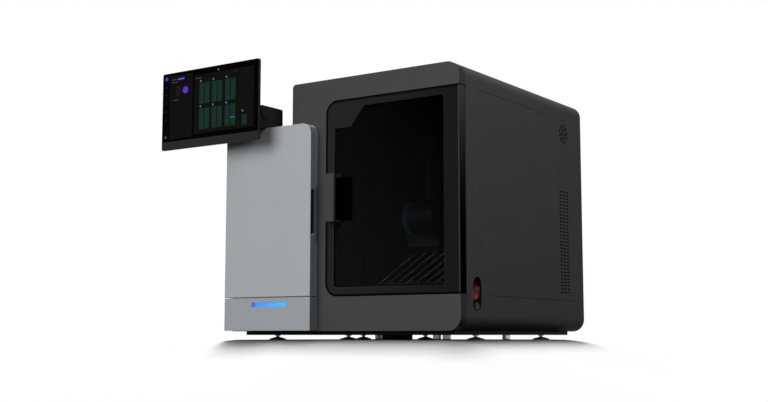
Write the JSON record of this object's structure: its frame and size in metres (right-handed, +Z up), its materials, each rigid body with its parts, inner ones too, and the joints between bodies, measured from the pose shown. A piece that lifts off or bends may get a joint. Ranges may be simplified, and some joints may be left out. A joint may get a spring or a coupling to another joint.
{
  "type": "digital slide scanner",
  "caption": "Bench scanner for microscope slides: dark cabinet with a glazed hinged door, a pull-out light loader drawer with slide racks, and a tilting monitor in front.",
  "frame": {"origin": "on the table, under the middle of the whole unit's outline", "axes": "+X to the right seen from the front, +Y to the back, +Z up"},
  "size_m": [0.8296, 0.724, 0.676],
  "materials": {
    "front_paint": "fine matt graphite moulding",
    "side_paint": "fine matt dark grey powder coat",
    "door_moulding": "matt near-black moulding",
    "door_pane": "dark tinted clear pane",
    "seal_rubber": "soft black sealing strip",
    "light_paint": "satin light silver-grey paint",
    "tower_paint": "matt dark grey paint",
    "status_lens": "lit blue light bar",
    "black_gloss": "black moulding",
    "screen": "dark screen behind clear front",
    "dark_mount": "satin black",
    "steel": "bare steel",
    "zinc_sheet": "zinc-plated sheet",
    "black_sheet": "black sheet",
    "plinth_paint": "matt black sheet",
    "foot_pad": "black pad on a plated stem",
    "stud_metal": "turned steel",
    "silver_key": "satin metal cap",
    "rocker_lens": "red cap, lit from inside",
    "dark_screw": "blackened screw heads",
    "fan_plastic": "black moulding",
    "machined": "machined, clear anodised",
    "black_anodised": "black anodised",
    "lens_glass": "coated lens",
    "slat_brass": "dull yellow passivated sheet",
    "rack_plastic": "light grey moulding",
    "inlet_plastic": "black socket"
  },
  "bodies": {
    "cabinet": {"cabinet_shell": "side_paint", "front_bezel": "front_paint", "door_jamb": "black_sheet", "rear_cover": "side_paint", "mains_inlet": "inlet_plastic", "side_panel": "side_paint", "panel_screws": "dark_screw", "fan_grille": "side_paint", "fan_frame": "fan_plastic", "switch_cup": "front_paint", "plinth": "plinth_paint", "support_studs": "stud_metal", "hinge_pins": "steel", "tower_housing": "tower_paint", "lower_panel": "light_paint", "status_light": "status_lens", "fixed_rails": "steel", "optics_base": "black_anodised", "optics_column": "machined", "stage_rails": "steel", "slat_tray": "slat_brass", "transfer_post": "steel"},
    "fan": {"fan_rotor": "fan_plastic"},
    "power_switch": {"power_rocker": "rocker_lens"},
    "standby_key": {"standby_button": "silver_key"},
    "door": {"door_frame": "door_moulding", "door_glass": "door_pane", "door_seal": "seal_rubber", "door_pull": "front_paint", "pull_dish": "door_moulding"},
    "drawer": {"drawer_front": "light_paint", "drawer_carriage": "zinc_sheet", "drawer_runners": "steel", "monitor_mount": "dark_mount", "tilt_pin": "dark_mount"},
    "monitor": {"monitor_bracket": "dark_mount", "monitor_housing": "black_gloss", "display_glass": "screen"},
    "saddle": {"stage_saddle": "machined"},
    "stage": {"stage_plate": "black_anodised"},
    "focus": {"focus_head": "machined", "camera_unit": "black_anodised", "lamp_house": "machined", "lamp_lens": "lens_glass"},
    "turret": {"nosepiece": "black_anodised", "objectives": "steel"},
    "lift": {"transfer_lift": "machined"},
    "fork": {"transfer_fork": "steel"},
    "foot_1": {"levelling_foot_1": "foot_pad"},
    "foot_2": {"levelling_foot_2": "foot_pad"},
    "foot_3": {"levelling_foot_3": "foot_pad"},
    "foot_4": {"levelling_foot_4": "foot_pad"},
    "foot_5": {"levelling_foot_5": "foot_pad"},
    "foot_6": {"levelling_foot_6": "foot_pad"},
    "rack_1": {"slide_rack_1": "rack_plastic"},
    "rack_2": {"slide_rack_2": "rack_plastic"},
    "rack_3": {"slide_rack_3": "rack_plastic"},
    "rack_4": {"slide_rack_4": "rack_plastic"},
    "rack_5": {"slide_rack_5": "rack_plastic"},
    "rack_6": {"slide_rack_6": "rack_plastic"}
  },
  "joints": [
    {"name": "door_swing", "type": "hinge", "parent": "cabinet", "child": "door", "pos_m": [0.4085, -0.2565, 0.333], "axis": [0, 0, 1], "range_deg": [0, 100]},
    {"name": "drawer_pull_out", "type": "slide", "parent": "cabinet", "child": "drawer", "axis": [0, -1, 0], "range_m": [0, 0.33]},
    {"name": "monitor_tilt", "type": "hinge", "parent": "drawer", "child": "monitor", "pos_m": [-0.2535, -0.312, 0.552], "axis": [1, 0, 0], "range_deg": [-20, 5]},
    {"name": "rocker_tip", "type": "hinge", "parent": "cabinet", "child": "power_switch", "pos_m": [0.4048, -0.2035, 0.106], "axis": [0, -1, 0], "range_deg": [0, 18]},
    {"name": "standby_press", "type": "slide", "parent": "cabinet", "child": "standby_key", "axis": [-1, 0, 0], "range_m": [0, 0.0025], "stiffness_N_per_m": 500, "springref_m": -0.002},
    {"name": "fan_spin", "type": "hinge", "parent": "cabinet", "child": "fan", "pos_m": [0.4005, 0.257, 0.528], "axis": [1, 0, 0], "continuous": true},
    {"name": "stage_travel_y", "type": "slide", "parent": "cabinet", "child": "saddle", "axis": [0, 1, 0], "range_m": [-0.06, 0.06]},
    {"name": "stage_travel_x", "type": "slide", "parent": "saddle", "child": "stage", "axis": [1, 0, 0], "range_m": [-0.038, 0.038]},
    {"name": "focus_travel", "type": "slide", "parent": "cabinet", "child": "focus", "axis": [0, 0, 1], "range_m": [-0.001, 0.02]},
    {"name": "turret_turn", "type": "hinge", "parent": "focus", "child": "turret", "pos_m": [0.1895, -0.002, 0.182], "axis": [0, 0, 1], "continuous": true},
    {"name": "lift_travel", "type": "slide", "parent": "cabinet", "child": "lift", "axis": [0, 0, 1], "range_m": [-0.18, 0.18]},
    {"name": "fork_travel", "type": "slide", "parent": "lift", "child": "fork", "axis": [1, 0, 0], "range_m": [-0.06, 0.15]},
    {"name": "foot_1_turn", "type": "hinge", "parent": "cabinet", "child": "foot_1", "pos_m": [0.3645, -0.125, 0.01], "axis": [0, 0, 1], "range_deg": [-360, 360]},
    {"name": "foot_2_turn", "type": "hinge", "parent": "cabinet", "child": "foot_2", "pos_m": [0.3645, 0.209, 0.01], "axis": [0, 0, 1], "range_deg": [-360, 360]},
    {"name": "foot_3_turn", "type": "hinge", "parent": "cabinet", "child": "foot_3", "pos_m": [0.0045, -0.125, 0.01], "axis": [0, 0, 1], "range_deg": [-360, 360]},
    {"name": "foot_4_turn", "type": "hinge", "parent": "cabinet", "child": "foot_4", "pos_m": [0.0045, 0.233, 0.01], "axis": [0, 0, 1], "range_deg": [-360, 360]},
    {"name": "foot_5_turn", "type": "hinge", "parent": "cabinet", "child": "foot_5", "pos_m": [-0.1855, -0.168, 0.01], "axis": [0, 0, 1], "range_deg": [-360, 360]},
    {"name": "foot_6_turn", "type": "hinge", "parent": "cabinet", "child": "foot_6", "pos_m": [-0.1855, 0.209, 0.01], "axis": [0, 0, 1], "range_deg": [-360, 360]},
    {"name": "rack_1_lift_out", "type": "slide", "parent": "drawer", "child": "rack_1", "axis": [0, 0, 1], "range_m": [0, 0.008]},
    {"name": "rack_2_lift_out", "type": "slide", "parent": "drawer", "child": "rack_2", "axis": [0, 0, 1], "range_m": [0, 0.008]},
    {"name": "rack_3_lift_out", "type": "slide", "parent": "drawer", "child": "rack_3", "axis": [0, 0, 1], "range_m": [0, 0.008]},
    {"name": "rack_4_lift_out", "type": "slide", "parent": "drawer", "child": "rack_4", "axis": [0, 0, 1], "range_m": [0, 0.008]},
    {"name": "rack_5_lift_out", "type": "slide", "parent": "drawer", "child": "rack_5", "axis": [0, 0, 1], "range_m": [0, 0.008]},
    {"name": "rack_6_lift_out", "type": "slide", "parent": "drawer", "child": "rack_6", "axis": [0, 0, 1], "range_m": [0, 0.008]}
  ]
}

- - - - - - -

PROBLEM TO SOLVE -
From the listing above, copy every line that includes the word "materials".

ANSWER -
Write the JSON record of this object's structure: its frame and size in metres (right-handed, +Z up), its materials, each rigid body with its parts, inner ones too, and the joints between bodies, measured from the pose shown. A piece that lifts off or bends may get a joint. Ranges may be simplified, and some joints may be left out. A joint may get a spring or a coupling to another joint.
  "materials": {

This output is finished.